[Goal of the exercise]
Your task is to repeat only the lines from the one with "for name, piece" through the one with "bpy.data.objects.remove(obj)", exactly as they stand, both ends included.
--- begin Material provided ---
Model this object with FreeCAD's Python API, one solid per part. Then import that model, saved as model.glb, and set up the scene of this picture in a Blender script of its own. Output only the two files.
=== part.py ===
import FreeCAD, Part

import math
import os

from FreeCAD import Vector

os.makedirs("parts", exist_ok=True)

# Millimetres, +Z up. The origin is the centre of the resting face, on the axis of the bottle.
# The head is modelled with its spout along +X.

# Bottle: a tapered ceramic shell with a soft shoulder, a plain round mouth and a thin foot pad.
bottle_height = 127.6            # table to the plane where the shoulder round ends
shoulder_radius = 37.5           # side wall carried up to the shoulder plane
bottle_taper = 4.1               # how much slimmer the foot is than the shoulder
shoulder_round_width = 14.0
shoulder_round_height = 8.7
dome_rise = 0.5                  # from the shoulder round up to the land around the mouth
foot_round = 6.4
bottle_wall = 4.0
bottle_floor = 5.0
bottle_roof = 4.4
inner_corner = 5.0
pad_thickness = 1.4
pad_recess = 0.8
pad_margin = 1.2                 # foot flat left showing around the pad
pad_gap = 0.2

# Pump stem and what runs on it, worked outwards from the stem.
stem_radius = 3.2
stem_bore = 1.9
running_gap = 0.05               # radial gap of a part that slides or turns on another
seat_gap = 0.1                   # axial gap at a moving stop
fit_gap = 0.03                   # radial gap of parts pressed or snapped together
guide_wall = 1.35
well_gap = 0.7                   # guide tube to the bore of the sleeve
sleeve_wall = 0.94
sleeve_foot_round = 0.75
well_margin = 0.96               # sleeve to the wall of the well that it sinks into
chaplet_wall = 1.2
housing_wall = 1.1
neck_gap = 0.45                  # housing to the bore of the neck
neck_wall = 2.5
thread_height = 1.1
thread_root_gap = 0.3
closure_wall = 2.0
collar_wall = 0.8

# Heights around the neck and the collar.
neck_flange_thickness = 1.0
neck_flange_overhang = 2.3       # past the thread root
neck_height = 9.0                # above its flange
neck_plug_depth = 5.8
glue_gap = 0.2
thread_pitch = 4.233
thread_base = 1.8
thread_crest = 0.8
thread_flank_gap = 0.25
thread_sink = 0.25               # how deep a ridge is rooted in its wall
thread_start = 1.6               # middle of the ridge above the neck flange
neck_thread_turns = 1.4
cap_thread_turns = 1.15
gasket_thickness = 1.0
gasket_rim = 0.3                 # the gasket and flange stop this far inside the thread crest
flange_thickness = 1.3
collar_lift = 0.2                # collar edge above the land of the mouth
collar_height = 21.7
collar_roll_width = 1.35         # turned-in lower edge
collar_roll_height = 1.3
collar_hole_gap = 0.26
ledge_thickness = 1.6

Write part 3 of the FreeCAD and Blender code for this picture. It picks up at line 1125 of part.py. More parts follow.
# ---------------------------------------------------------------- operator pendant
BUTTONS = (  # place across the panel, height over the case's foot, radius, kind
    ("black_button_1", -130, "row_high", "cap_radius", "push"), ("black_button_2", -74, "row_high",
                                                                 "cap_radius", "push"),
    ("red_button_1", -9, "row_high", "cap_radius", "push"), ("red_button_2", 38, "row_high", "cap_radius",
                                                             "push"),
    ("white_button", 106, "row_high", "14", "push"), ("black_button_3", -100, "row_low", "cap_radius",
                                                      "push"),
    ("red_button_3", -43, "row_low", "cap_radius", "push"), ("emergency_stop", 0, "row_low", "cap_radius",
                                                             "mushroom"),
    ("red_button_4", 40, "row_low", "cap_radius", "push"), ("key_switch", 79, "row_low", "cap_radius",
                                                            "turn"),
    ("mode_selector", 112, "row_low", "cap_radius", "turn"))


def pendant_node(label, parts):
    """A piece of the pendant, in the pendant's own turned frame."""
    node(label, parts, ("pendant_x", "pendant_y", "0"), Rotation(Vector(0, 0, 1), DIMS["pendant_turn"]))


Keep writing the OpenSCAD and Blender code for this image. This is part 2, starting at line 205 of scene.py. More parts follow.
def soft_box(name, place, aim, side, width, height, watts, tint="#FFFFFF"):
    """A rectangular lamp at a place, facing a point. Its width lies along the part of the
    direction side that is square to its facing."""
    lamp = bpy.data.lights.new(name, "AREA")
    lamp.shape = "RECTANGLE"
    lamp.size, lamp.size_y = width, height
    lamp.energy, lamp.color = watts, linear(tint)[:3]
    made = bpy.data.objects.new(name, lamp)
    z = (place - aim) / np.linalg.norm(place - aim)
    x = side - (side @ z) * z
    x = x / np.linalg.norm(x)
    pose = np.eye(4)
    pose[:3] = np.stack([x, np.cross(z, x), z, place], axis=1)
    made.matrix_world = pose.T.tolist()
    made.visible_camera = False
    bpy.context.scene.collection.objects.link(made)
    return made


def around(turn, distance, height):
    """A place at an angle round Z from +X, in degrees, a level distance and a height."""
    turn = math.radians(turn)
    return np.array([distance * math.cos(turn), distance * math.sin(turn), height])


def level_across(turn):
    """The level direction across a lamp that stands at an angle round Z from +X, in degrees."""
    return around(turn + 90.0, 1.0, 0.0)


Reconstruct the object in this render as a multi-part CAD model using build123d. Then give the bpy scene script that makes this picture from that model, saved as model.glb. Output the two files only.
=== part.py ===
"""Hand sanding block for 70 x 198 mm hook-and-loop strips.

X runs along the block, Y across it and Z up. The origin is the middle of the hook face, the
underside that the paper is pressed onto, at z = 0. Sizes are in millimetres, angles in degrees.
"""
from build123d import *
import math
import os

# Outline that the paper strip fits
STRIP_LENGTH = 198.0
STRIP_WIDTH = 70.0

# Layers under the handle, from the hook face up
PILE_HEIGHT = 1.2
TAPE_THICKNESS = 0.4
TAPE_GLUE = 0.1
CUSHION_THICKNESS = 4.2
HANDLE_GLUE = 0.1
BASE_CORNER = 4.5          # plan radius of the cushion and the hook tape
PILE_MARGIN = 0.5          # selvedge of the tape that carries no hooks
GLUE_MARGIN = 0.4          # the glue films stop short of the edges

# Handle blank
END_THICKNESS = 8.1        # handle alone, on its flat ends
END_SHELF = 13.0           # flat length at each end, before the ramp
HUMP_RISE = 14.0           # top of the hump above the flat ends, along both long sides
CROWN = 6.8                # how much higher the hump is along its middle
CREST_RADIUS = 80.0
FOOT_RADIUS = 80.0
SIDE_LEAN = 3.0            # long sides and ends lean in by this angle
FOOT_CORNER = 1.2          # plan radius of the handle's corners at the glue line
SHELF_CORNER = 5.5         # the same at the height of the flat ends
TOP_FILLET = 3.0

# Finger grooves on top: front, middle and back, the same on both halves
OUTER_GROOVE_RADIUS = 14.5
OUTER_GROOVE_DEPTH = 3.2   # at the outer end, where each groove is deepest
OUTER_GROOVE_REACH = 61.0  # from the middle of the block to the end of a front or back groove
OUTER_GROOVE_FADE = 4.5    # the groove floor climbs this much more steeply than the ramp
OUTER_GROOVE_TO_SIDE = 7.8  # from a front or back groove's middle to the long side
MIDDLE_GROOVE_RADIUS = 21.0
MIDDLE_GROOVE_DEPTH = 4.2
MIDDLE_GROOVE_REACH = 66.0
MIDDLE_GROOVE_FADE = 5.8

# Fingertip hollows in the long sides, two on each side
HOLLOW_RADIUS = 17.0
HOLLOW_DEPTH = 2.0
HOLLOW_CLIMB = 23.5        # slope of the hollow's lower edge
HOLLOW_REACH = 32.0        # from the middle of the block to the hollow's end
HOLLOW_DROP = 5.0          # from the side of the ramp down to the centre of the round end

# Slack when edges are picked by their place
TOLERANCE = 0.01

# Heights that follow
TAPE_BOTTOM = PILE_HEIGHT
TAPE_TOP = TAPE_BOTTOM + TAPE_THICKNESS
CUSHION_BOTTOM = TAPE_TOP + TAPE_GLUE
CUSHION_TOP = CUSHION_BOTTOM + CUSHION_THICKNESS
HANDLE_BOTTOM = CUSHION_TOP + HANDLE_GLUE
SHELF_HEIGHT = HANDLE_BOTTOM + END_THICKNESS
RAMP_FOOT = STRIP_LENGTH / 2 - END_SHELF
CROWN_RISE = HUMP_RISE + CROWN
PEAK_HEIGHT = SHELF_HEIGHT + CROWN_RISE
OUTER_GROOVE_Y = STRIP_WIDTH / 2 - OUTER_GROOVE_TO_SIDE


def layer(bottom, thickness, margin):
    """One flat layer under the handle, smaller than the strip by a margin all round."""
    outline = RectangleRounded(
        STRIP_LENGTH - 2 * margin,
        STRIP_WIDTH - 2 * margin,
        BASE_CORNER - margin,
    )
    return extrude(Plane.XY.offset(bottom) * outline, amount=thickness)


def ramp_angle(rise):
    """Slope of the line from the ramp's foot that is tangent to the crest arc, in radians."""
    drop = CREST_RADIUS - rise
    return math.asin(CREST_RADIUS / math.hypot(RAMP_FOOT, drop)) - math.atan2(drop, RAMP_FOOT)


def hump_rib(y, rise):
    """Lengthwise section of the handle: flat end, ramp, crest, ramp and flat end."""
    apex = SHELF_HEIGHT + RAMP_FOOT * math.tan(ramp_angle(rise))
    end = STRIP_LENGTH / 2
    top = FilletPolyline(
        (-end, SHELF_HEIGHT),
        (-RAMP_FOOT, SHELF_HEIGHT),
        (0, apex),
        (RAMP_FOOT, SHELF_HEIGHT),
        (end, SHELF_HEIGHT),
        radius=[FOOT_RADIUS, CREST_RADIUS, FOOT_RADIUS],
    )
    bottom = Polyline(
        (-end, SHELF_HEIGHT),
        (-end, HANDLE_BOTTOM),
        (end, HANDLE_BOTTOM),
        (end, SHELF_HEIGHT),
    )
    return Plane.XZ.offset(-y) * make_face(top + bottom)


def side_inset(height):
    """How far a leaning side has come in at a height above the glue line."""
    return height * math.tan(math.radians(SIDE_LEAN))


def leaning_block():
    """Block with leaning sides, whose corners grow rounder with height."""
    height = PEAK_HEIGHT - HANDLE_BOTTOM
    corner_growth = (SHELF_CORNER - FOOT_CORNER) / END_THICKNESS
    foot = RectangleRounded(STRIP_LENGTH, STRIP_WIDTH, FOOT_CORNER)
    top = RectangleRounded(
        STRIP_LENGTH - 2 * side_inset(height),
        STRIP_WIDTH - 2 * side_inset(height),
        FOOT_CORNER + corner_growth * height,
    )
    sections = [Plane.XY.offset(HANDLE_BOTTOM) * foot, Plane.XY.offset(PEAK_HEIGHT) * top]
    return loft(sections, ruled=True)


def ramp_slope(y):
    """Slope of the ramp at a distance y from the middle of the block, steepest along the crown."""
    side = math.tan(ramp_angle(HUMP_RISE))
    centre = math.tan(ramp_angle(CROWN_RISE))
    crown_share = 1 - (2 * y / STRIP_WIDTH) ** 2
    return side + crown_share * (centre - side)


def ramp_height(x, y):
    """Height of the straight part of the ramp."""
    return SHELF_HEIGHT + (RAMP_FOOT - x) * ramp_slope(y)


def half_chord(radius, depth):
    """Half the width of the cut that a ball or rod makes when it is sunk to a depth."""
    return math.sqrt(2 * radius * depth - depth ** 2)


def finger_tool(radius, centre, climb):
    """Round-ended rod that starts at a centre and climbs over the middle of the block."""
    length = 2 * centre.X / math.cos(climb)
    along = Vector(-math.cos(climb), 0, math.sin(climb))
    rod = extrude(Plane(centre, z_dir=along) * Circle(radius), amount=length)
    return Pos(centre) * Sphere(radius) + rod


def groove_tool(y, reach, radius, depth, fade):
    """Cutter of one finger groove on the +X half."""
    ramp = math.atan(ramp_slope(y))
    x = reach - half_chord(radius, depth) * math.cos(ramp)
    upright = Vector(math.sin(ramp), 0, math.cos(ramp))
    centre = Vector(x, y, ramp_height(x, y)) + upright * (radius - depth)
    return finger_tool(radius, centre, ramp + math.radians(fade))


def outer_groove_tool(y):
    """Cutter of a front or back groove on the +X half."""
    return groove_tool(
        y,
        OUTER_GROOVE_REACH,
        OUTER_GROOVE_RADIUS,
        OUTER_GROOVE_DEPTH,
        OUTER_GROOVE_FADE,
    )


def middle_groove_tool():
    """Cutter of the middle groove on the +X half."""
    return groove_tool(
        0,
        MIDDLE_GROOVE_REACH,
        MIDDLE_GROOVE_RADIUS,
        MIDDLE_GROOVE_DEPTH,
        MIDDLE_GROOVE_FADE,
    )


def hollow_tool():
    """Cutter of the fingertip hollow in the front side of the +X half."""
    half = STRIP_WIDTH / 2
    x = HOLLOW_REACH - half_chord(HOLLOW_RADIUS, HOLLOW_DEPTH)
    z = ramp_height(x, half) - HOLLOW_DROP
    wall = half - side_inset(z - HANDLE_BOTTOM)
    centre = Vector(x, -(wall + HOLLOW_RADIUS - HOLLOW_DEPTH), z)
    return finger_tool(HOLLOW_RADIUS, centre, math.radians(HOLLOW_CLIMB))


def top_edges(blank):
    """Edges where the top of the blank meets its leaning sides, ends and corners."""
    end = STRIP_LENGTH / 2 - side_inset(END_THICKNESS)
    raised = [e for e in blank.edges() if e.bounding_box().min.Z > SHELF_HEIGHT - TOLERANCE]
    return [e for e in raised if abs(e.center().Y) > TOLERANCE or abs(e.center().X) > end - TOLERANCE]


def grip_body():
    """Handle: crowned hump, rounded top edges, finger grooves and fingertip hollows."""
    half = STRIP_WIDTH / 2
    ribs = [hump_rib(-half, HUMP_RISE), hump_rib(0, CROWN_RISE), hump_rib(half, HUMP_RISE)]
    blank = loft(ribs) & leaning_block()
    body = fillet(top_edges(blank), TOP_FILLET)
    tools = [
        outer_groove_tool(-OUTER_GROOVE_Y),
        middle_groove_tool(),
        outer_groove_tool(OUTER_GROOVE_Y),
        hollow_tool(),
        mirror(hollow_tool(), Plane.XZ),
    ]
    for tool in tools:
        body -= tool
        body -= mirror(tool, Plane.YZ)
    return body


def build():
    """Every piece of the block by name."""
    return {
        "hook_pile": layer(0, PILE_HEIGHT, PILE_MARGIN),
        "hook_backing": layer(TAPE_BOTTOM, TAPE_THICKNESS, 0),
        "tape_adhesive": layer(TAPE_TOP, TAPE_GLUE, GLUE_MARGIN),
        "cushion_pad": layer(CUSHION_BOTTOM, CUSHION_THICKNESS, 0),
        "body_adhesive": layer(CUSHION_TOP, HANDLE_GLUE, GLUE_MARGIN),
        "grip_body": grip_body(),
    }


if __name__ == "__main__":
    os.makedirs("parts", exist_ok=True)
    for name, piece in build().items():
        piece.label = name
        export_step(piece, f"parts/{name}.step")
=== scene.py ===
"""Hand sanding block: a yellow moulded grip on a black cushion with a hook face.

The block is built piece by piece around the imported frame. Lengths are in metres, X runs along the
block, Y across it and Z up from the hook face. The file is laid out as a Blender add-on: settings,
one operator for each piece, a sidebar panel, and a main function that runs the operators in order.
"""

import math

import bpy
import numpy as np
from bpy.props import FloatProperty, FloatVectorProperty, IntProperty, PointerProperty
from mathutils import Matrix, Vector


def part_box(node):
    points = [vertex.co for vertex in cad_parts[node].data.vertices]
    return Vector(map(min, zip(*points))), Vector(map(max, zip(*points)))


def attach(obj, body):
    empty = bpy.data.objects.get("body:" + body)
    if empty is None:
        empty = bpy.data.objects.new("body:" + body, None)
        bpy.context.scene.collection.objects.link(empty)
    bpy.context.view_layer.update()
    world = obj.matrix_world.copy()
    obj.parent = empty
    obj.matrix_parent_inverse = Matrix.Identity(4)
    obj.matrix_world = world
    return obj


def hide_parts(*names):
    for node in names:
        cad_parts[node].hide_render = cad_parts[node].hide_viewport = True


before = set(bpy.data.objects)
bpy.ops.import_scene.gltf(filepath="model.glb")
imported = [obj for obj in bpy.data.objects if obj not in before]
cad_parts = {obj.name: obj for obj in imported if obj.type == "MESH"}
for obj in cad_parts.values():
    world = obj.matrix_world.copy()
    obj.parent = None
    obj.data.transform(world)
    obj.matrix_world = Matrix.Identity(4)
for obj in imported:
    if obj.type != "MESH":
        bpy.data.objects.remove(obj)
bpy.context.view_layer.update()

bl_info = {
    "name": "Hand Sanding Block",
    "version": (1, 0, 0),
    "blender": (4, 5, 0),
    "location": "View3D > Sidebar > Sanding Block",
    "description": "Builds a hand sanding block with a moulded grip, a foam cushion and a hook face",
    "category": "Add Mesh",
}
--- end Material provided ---
[Response to the task]
    for name, piece in build().items():
        piece.label = name
        export_step(piece, f"parts/{name}.step")
=== scene.py ===
"""Hand sanding block: a yellow moulded grip on a black cushion with a hook face.

The block is built piece by piece around the imported frame. Lengths are in metres, X runs along the
block, Y across it and Z up from the hook face. The file is laid out as a Blender add-on: settings,
one operator for each piece, a sidebar panel, and a main function that runs the operators in order.
"""

import math

import bpy
import numpy as np
from bpy.props import FloatProperty, FloatVectorProperty, IntProperty, PointerProperty
from mathutils import Matrix, Vector


def part_box(node):
    points = [vertex.co for vertex in cad_parts[node].data.vertices]
    return Vector(map(min, zip(*points))), Vector(map(max, zip(*points)))


def attach(obj, body):
    empty = bpy.data.objects.get("body:" + body)
    if empty is None:
        empty = bpy.data.objects.new("body:" + body, None)
        bpy.context.scene.collection.objects.link(empty)
    bpy.context.view_layer.update()
    world = obj.matrix_world.copy()
    obj.parent = empty
    obj.matrix_parent_inverse = Matrix.Identity(4)
    obj.matrix_world = world
    return obj


def hide_parts(*names):
    for node in names:
        cad_parts[node].hide_render = cad_parts[node].hide_viewport = True


before = set(bpy.data.objects)
bpy.ops.import_scene.gltf(filepath="model.glb")
imported = [obj for obj in bpy.data.objects if obj not in before]
cad_parts = {obj.name: obj for obj in imported if obj.type == "MESH"}
for obj in cad_parts.values():
    world = obj.matrix_world.copy()
    obj.parent = None
    obj.data.transform(world)
    obj.matrix_world = Matrix.Identity(4)
for obj in imported:
    if obj.type != "MESH":
        bpy.data.objects.remove(obj)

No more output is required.